Judge Beryl A. Howell threw out the Education Department’s rule narrowing which graduate degrees count as professional for higher loan caps, a ruling that directly affects nursing students in advanced programs. She also stayed the rule pending final resolution of the litigation, leaving the dispute over who gets the larger borrowing limit unresolved for now.
The ruling came late Wednesday night, and the new loan limits are set to take effect on July 1. Under the law passed by Congress last summer, graduate students face a $20,500 annual cap and a $100,000 lifetime cap, while professional students can borrow $50,000 a year and $200,000 total.
Beryl A. Howell and OBBBA
Howell, who sits in the U.S. District Court for the District of Columbia, wrote that the department’s approach was “misguided” and that “Congress could not have been clearer as to the meaning of ‘professional degree.’” Her ruling says the Education Department added criteria that went beyond Congress’s instructions in OBBBA.
OBBBA ended Grad PLUS and forced the department to draw a line between graduate and professional programs before the July 1 deadline. The Education Department chose to treat only 11 degree programs as professional: pharmacy, dentistry, veterinary medicine, chiropractic, law, medicine, optometry, osteopathic medicine, podiatry, theology and clinical psychology. All other programs were placed in the graduate category.
Education Department and 11 programs
The department said in an email to Inside Higher Ed that “this order allows ED to enforce the statutory professional degree definition and loan caps. ED is reviewing the order and will take appropriate action.” That leaves schools and students preparing for July 1 under a court order that removes the department’s narrowing rule, but not the statute itself.

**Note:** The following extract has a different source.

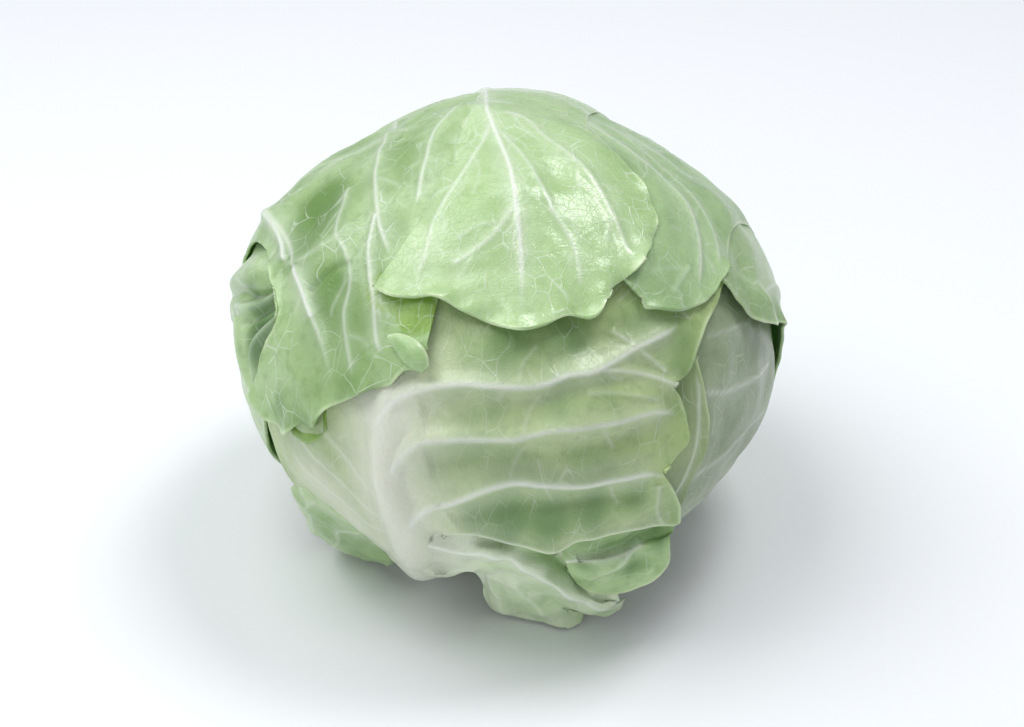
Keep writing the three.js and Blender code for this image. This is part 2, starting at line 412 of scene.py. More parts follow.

The National Association of Student Financial Aid Administrators said “significant uncertainty remains as the ruling is only a day old. ED has not yet appealed, a path they can pursue, or commented publicly on any plans to issue guidance. For now, institutions should consult their own legal counsel before deciding how to proceed.” For nursing programs that fall outside the department’s 11-program list, the practical question is whether ED will keep that list, revise it or expand the set of programs it treats as professional before the new caps take effect.
July 1 loan caps
Howell’s stay means the fight is not over even after the rule was thrown out. The court has rejected the department’s narrowing definition, but the department can still choose its next step before July 1, and that choice will shape whether students in nursing and other excluded programs face the lower graduate-student cap or a broader professional-student limit.